ORF-Zentralbetriebsratschef Werner Ertl meldete sich am Mittwoch gegenüber dem “Kurier” dazu zu Wort und kritisierte die Entscheidung als “unverständlich” und “Einladung an populistische Regierungen”. “Damit ermöglicht es das Höchstgericht, Arbeitnehmerrechte, Gewerkschaften und die gesellschaftspolitisch bedeutende Kernaufgabe der Sozialpartnerschaft insgesamt auszuhebeln.
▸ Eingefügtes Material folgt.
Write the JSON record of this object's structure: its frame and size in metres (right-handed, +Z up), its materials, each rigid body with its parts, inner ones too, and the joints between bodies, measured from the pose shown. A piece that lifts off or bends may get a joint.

Das halten wir für demokratiepolitisch bedenklich und für massiv hinterfragenswert”, kritisierte der Personalvertreter gegenüber der Tageszeitung.

Auch die Gewerkschaft GPA schaltete sich zur Causa ein. “Wenn der Gesetzgeber kollektivvertraglich oder betrieblich vereinbarte Entgeltbestandteile einseitig streichen darf, stellt das einen klaren Eingriff in die Tarifautonomie der Sozialpartner dar”, kritisierte GPA-Bundesgeschäftsführer Mario Ferrari in einer Aussendung.

Doppelte Maßstäbe?

Brisant wird der Fall durch die aktuelle Parallele zum öffentlichen Dienst: Erst vor wenigen Wochen wurde der bereits ausverhandelte Beamten-Kollektivvertrag unter politischem Druck erneut aufgeschnürt – diesmal mit Zustimmung der Gewerkschaft. Auch dort ging es um finanzielle Belastungen für den Staat, diesmal zugunsten der Budgetsicherheit.
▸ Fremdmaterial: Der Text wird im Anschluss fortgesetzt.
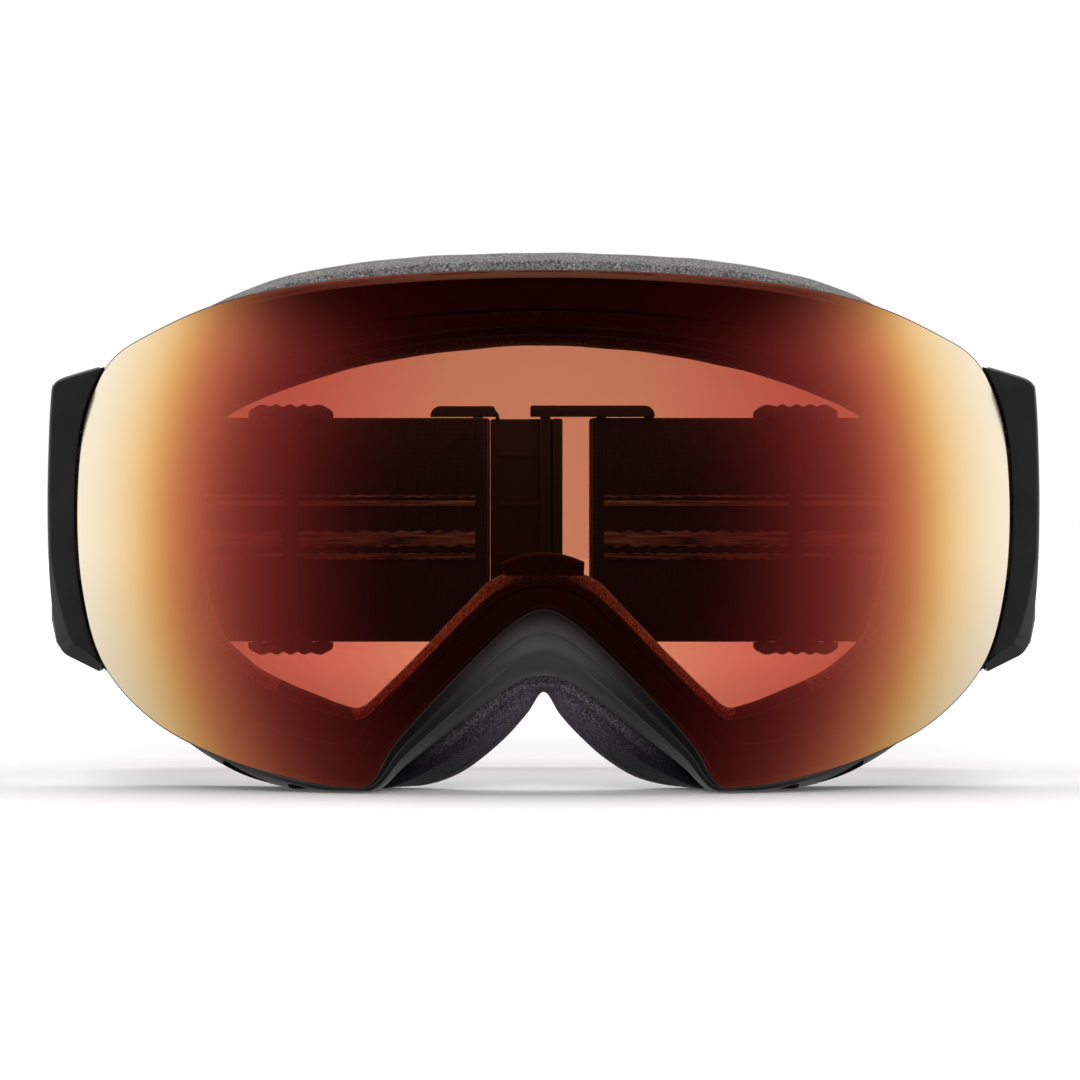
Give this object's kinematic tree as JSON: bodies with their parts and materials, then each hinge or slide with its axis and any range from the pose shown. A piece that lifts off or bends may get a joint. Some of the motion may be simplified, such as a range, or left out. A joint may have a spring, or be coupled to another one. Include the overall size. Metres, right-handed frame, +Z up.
{
  "type": "ski goggles",
  "caption": "Ski goggles with a magnetic mirrored spherical double lens, layered face foam, pivoting outriggers and an elastic strap with sliders and a hook clip.",
  "frame": {"origin": "on the surface the goggles stand on, under the middle of their box", "axes": "+X to the right as seen from the front, +Y from the lens towards the strap at the back, +Z up"},
  "size_m": [0.1834, 0.175, 0.0976],
  "materials": {
    "mirror_lens": "mirror coated, gold to red gradient",
    "inner_lens": "clear, pale tint",
    "gasket_foam": "closed-cell foam",
    "carrier_plastic": "satin black",
    "magnet": "nickel plated",
    "soft_frame": "soft matt thermoplastic rubber",
    "face_foam": "open-cell foam",
    "fleece": "heather grey microfleece",
    "vent_foam": "reticulated foam",
    "hard_plastic": "satin black",
    "lever_plastic": "satin dark grey",
    "outrigger_plastic": "satin black",
    "pin_steel": "turned steel",
    "strap_webbing": "woven elastic",
    "grip_silicone": "printed silicone",
    "buckle_plastic": "satin black acetal"
  },
  "bodies": {
    "frame": {"frame_body": "soft_frame", "frame_magnets": "magnet", "nose_bridge_pad": "soft_frame", "foam_base": "face_foam", "foam_middle": "face_foam", "face_fleece": "fleece", "vent_foam_top": "vent_foam", "vent_foam_bottom": "vent_foam", "temple_plate_left": "hard_plastic", "temple_plate_right": "hard_plastic", "lever_pin_left": "pin_steel", "lever_pin_right": "pin_steel", "lever_spring_left": "pin_steel", "lever_spring_right": "pin_steel", "outrigger_pins_left": "pin_steel", "outrigger_pins_right": "pin_steel", "strap_left": "strap_webbing", "strap_right": "strap_webbing", "strap_tail_left": "strap_webbing", "strap_tail_right": "strap_webbing", "grip_strip_left": "grip_silicone", "grip_strip_right": "grip_silicone", "buckle_ring": "buckle_plastic"},
    "lens": {"outer_lens": "mirror_lens", "lens_gasket": "gasket_foam", "inner_lens": "inner_lens", "lens_carrier": "carrier_plastic", "carrier_magnets": "magnet"},
    "lever_left": {"release_lever_left": "lever_plastic"},
    "lever_right": {"release_lever_right": "lever_plastic"},
    "arm_left": {"outrigger_left": "outrigger_plastic", "strap_loop_left": "strap_webbing"},
    "arm_right": {"outrigger_right": "outrigger_plastic", "strap_loop_right": "strap_webbing"},
    "adjuster_left": {"slider_left": "buckle_plastic"},
    "adjuster_right": {"slider_right": "buckle_plastic"},
    "clip_hook": {"buckle_hook": "buckle_plastic"}
  },
  "joints": [
    {"name": "lens_release", "type": "slide", "parent": "frame", "child": "lens", "axis": [0, -1, 0], "range_m": [0, 0.04]},
    {"name": "left_lever_press", "type": "hinge", "parent": "frame", "child": "lever_left", "pos_m": [-0.0855, -0.03933, 0.05], "axis": [-1, 0, 0], "range_deg": [0, 6], "stiffness_Nm_per_rad": 0.02, "deforming": ["lever_spring_left"]},
    {"name": "right_lever_press", "type": "hinge", "parent": "frame", "child": "lever_right", "pos_m": [0.0855, -0.03933, 0.05], "axis": [-1, 0, 0], "range_deg": [0, 6], "stiffness_Nm_per_rad": 0.02, "deforming": ["lever_spring_right"]},
    {"name": "left_outrigger_swing", "type": "hinge", "parent": "frame", "child": "arm_left", "pos_m": [-0.0872, -0.03053, 0.05], "axis": [0, 0, 1], "range_deg": [-8, 15]},
    {"name": "right_outrigger_swing", "type": "hinge", "parent": "frame", "child": "arm_right", "pos_m": [0.0872, -0.03053, 0.05], "axis": [0, 0, -1], "range_deg": [-8, 15]},
    {"name": "left_slider_travel", "type": "slide", "parent": "frame", "child": "adjuster_left", "axis": [1, 0, 0], "range_m": [0, 0.015], "deforming": ["strap_tail_left"]},
    {"name": "right_slider_travel", "type": "slide", "parent": "frame", "child": "adjuster_right", "axis": [-1, 0, 0], "range_m": [0, 0.015], "deforming": ["strap_tail_right"]},
    {"name": "clip_unhook", "type": "hinge", "parent": "frame", "child": "clip_hook", "pos_m": [-0.01315, 0.08294, 0.04719], "axis": [0, 0.0262, 0.9997], "range_deg": [0, 70]}
  ]
}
Im einen Fall (Beamte) akzeptiert die Gewerkschaft also eine nachträgliche Verschlechterung, im anderen (ORF) prangert sie genau dieses Prinzip als „Angriff auf die Tarifautonomie“ an.

Diese Divergenz zeigt, wie situativ die gewerkschaftliche Argumentation inzwischen geworden ist. Der Fall ORF verdeutlicht, dass Gewerkschaften ihre Rolle zwischen politischer Verantwortung und Arbeitnehmervertretung immer schwerer austarieren können.